━━━ THE DATA ━━━

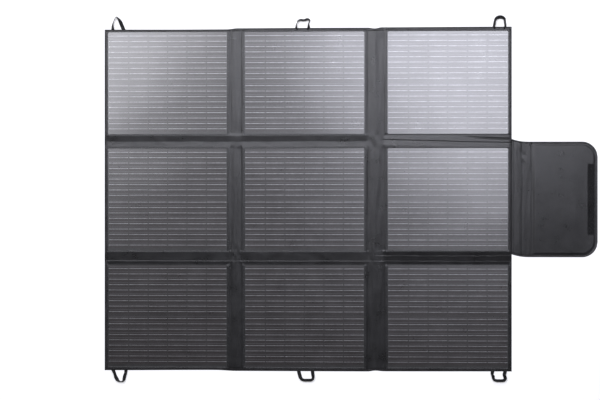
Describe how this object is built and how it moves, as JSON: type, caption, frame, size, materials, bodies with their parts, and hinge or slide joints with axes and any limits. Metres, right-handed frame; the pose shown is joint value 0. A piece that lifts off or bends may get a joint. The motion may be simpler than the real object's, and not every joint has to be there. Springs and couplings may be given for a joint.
{
  "type": "folding solar panel",
  "caption": "Folding camping solar blanket: rigid laminated tiles in a cloth mat, with webbing loops and a closing flap.",
  "frame": {"origin": "back of the centre tile, in its middle", "axes": "+X to the right towards the closing flap, +Y to the top edge, +Z out of the cells"},
  "size_m": [1.663, 1.2386, 0.0042],
  "materials": {
    "mat_cloth": "woven, matt",
    "webbing": "woven tape",
    "touch_fastener": "hooks and loops",
    "laminate": "glossy film",
    "cell": "dark, glossy",
    "ribbon": "tinned",
    "stiffener": "matt",
    "potting": "matt",
    "gland": "matt"
  },
  "bodies": {
    "tile_top_left": {"cover_top_left": "mat_cloth", "laminate_top_left": "laminate", "cells_top_left": "cell", "ribbons_top_left": "ribbon"},
    "tile_top_centre": {"cover_top_centre": "mat_cloth", "laminate_top_centre": "laminate", "cells_top_centre": "cell", "ribbons_top_centre": "ribbon"},
    "tile_top_right": {"cover_top_right": "mat_cloth", "laminate_top_right": "laminate", "cells_top_right": "cell", "ribbons_top_right": "ribbon"},
    "spine_top_left": {"spine_top_left": "mat_cloth"},
    "spine_top_right": {"spine_top_right": "mat_cloth"},
    "tile_middle_left": {"cover_middle_left": "mat_cloth", "laminate_middle_left": "laminate", "cells_middle_left": "cell", "ribbons_middle_left": "ribbon"},
    "tile_middle_centre": {"cover_middle_centre": "mat_cloth", "laminate_middle_centre": "laminate", "cells_middle_centre": "cell", "ribbons_middle_centre": "ribbon", "loop_strip": "touch_fastener", "diode_module": "potting", "cable_gland": "gland"},
    "tile_middle_right": {"cover_middle_right": "mat_cloth", "laminate_middle_right": "laminate", "cells_middle_right": "cell", "ribbons_middle_right": "ribbon"},
    "spine_middle_left": {"spine_middle_left": "mat_cloth"},
    "spine_middle_right": {"spine_middle_right": "mat_cloth"},
    "tile_bottom_left": {"cover_bottom_left": "mat_cloth", "laminate_bottom_left": "laminate", "cells_bottom_left": "cell", "ribbons_bottom_left": "ribbon"},
    "tile_bottom_centre": {"cover_bottom_centre": "mat_cloth", "laminate_bottom_centre": "laminate", "cells_bottom_centre": "cell", "ribbons_bottom_centre": "ribbon"},
    "tile_bottom_right": {"cover_bottom_right": "mat_cloth", "laminate_bottom_right": "laminate", "cells_bottom_right": "cell", "ribbons_bottom_right": "ribbon"},
    "spine_bottom_left": {"spine_bottom_left": "mat_cloth"},
    "spine_bottom_right": {"spine_bottom_right": "mat_cloth"},
    "flap_spine": {"flap_spine": "mat_cloth"},
    "flap": {"flap_cover": "mat_cloth", "flap_board": "stiffener", "hook_strip": "touch_fastener"},
    "strap_top_left": {"strap_top_left": "webbing"},
    "strap_top_centre": {"strap_top_centre": "webbing"},
    "strap_top_right": {"strap_top_right": "webbing"},
    "strap_bottom_left": {"strap_bottom_left": "webbing"},
    "strap_bottom_centre": {"strap_bottom_centre": "webbing"},
    "strap_bottom_right": {"strap_bottom_right": "webbing"}
  },
  "joints": [
    {"name": "fold_top_row", "type": "hinge", "parent": "tile_middle_centre", "child": "tile_top_centre", "pos_m": [0, 0.197, 0.0051], "axis": [1, 0, 0], "range_deg": [0, 180]},
    {"name": "fold_bottom_row", "type": "hinge", "parent": "tile_middle_centre", "child": "tile_bottom_centre", "pos_m": [0, -0.197, 0.0081], "axis": [-1, 0, 0], "range_deg": [0, 180]},
    {"name": "fold_left_column", "type": "hinge", "parent": "tile_middle_centre", "child": "spine_middle_left", "pos_m": [-0.2149, 0, 0.0018], "axis": [0, 1, 0], "range_deg": [0, 90]},
    {"name": "left_column_outer_crease", "type": "hinge", "parent": "spine_middle_left", "child": "tile_middle_left", "pos_m": [-0.2491, 0, 0.0018], "axis": [0, 1, 0], "range_deg": [0, 90]},
    {"name": "fold_right_column", "type": "hinge", "parent": "tile_middle_centre", "child": "spine_middle_right", "pos_m": [0.2154, 0, 0.0018], "axis": [0, -1, 0], "range_deg": [0, 90]},
    {"name": "right_column_outer_crease", "type": "hinge", "parent": "spine_middle_right", "child": "tile_middle_right", "pos_m": [0.2676, 0, 0.0018], "axis": [0, -1, 0], "range_deg": [0, 90]},
    {"name": "top_row_crease_left", "type": "hinge", "parent": "tile_middle_left", "child": "tile_top_left", "pos_m": [-0.464, 0.197, 0.0051], "axis": [1, 0, 0], "range_deg": [0, 180]},
    {"name": "top_row_crease_right", "type": "hinge", "parent": "tile_middle_right", "child": "tile_top_right", "pos_m": [0.483, 0.197, 0.0051], "axis": [1, 0, 0], "range_deg": [0, 180]},
    {"name": "top_row_crease_left_spine", "type": "hinge", "parent": "spine_middle_left", "child": "spine_top_left", "pos_m": [-0.232, 0.197, 0.0051], "axis": [1, 0, 0], "range_deg": [0, 180], "deforming": ["spine_top_left"]},
    {"name": "top_row_crease_right_spine", "type": "hinge", "parent": "spine_middle_right", "child": "spine_top_right", "pos_m": [0.2415, 0.197, 0.0051], "axis": [1, 0, 0], "range_deg": [0, 180], "deforming": ["spine_top_right"]},
    {"name": "bottom_row_crease_left", "type": "hinge", "parent": "tile_middle_left", "child": "tile_bottom_left", "pos_m": [-0.464, -0.197, 0.0081], "axis": [-1, 0, 0], "range_deg": [0, 180]},
    {"name": "bottom_row_crease_right", "type": "hinge", "parent": "tile_middle_right", "child": "tile_bottom_right", "pos_m": [0.483, -0.197, 0.0081], "axis": [-1, 0, 0], "range_deg": [0, 180]},
    {"name": "bottom_row_crease_left_spine", "type": "hinge", "parent": "spine_middle_left", "child": "spine_bottom_left", "pos_m": [-0.232, -0.197, 0.0081], "axis": [-1, 0, 0], "range_deg": [0, 180], "deforming": ["spine_bottom_left"]},
    {"name": "bottom_row_crease_right_spine", "type": "hinge", "parent": "spine_middle_right", "child": "spine_bottom_right", "pos_m": [0.2415, -0.197, 0.0081], "axis": [-1, 0, 0], "range_deg": [0, 180], "deforming": ["spine_bottom_right"]},
    {"name": "fold_flap", "type": "hinge", "parent": "tile_middle_right", "child": "flap_spine", "pos_m": [0.7055, 0, 0.0018], "axis": [0, -1, 0], "range_deg": [0, 90]},
    {"name": "flap_outer_crease", "type": "hinge", "parent": "flap_spine", "child": "flap", "pos_m": [0.7649, 0, 0.0018], "axis": [0, -1, 0], "range_deg": [0, 90]},
    {"name": "tuck_top_left_strap", "type": "hinge", "parent": "tile_top_left", "child": "strap_top_left", "pos_m": [-0.6335, 0.579, 0], "axis": [-1, 0, 0], "range_deg": [0, 180]},
    {"name": "tuck_top_centre_strap", "type": "hinge", "parent": "tile_top_centre", "child": "strap_top_centre", "pos_m": [0, 0.579, 0], "axis": [-1, 0, 0], "range_deg": [0, 180]},
    {"name": "tuck_top_right_strap", "type": "hinge", "parent": "tile_top_right", "child": "strap_top_right", "pos_m": [0.6525, 0.579, 0], "axis": [-1, 0, 0], "range_deg": [0, 180]},
    {"name": "tuck_bottom_left_strap", "type": "hinge", "parent": "tile_bottom_left", "child": "strap_bottom_left", "pos_m": [-0.6335, -0.579, 0], "axis": [1, 0, 0], "range_deg": [0, 180]},
    {"name": "tuck_bottom_centre_strap", "type": "hinge", "parent": "tile_bottom_centre", "child": "strap_bottom_centre", "pos_m": [0, -0.579, 0], "axis": [1, 0, 0], "range_deg": [0, 180]},
    {"name": "tuck_bottom_right_strap", "type": "hinge", "parent": "tile_bottom_right", "child": "strap_bottom_right", "pos_m": [0.6525, -0.579, 0], "axis": [1, 0, 0], "range_deg": [0, 180]}
  ],
  "couplings": [
    {"joint": "left_column_outer_crease", "follows": "fold_left_column", "ratio": 1},
    {"joint": "right_column_outer_crease", "follows": "fold_right_column", "ratio": 1},
    {"joint": "top_row_crease_left", "follows": "fold_top_row", "ratio": 1},
    {"joint": "top_row_crease_right", "follows": "fold_top_row", "ratio": 1},
    {"joint": "top_row_crease_left_spine", "follows": "fold_top_row", "ratio": 1},
    {"joint": "top_row_crease_right_spine", "follows": "fold_top_row", "ratio": 1},
    {"joint": "bottom_row_crease_left", "follows": "fold_bottom_row", "ratio": 1},
    {"joint": "bottom_row_crease_right", "follows": "fold_bottom_row", "ratio": 1},
    {"joint": "bottom_row_crease_left_spine", "follows": "fold_bottom_row", "ratio": 1},
    {"joint": "bottom_row_crease_right_spine", "follows": "fold_bottom_row", "ratio": 1},
    {"joint": "flap_outer_crease", "follows": "fold_flap", "ratio": 1}
  ]
}
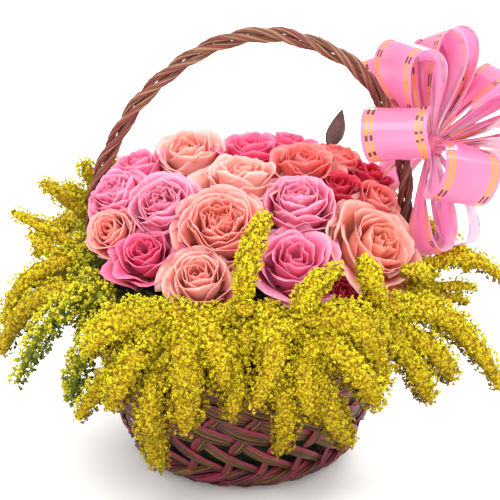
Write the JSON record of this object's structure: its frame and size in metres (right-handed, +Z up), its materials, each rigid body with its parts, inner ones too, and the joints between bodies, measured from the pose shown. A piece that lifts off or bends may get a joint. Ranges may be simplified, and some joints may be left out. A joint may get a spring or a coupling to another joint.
{
  "type": "flower basket arrangement",
  "caption": "Round woven basket with a twisted hoop handle, filled with roses in wet foam under a collar of goldenrod, with a pulled ribbon bow on the handle",
  "frame": {"origin": "the middle of the basket's flat underside, on the surface it stands on", "axes": "+Z up, -Y the front of the arrangement, +X the side that carries the bow"},
  "size_m": [0.4143, 0.3385, 0.3608],
  "materials": {
    "wicker": "split cane, part dyed magenta, thin varnish",
    "cane": "twisted split cane, part dyed dark red, thin varnish",
    "liner": "thin dark green plastic",
    "foam": "wet green floral foam, fine open cells",
    "rose_coral": "soft fresh petals, coral, matte with a faint sheen",
    "rose_pink": "soft fresh petals, pink, matte with a faint sheen",
    "goldenrod": "small fluffy yellow flowers on green stems",
    "leaf": "dark bronze-green waxy leaf",
    "ribbon": "pink satin ribbon with gold stripes near both edges"
  },
  "bodies": {
    "root": {"basket_floor": "wicker", "basket_foot": "wicker", "basket_wall": "wicker", "basket_rim": "wicker", "handle_cane_a": "cane", "handle_cane_b": "cane", "handle_cane_c": "cane", "liner": "liner", "bow_tie": "ribbon", "bow_ribbon": "ribbon", "rose_01": "rose_coral", "rose_02": "rose_pink", "rose_03": "rose_pink", "rose_04": "rose_coral", "rose_05": "rose_coral", "rose_06": "rose_pink", "rose_07": "rose_pink", "rose_08": "rose_coral", "rose_09": "rose_coral", "rose_10": "rose_pink", "rose_11": "rose_pink", "rose_12": "rose_pink", "rose_13": "rose_pink", "rose_14": "rose_coral", "rose_15": "rose_coral", "rose_16": "rose_pink", "rose_17": "rose_coral", "rose_18": "rose_pink", "rose_19": "rose_coral", "rose_20": "rose_pink", "rose_21": "rose_pink", "rose_22": "rose_coral", "rose_23": "rose_pink", "rose_24": "rose_coral", "rose_25": "rose_coral", "rose_26": "rose_pink", "rose_27": "rose_coral", "rose_28": "rose_pink", "rose_29": "rose_pink", "rose_30": "rose_coral", "rose_31": "rose_pink", "rose_32": "rose_coral", "rose_33": "rose_pink", "leaf_sprig_01": "leaf", "leaf_sprig_02": "leaf", "goldenrod_01": "goldenrod", "goldenrod_02": "goldenrod", "goldenrod_03": "goldenrod", "goldenrod_04": "goldenrod", "goldenrod_05": "goldenrod", "goldenrod_06": "goldenrod", "goldenrod_07": "goldenrod", "goldenrod_08": "goldenrod", "goldenrod_09": "goldenrod", "goldenrod_10": "goldenrod", "goldenrod_11": "goldenrod", "goldenrod_12": "goldenrod", "goldenrod_13": "goldenrod", "goldenrod_14": "goldenrod", "floral_foam": "foam"}
  },
  "joints": []
}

━━━

* GOAL OF THE EXERCISE:
Go through the entries above and copy every line containing "couplings".

* CORRECT ANSWER:
Describe how this object is built and how it moves, as JSON: type, caption, frame, size, materials, bodies with their parts, and hinge or slide joints with axes and any limits. Metres, right-handed frame; the pose shown is joint value 0. A piece that lifts off or bends may get a joint. The motion may be simpler than the real object's, and not every joint has to be there. Springs and couplings may be given for a joint.
  "couplings": [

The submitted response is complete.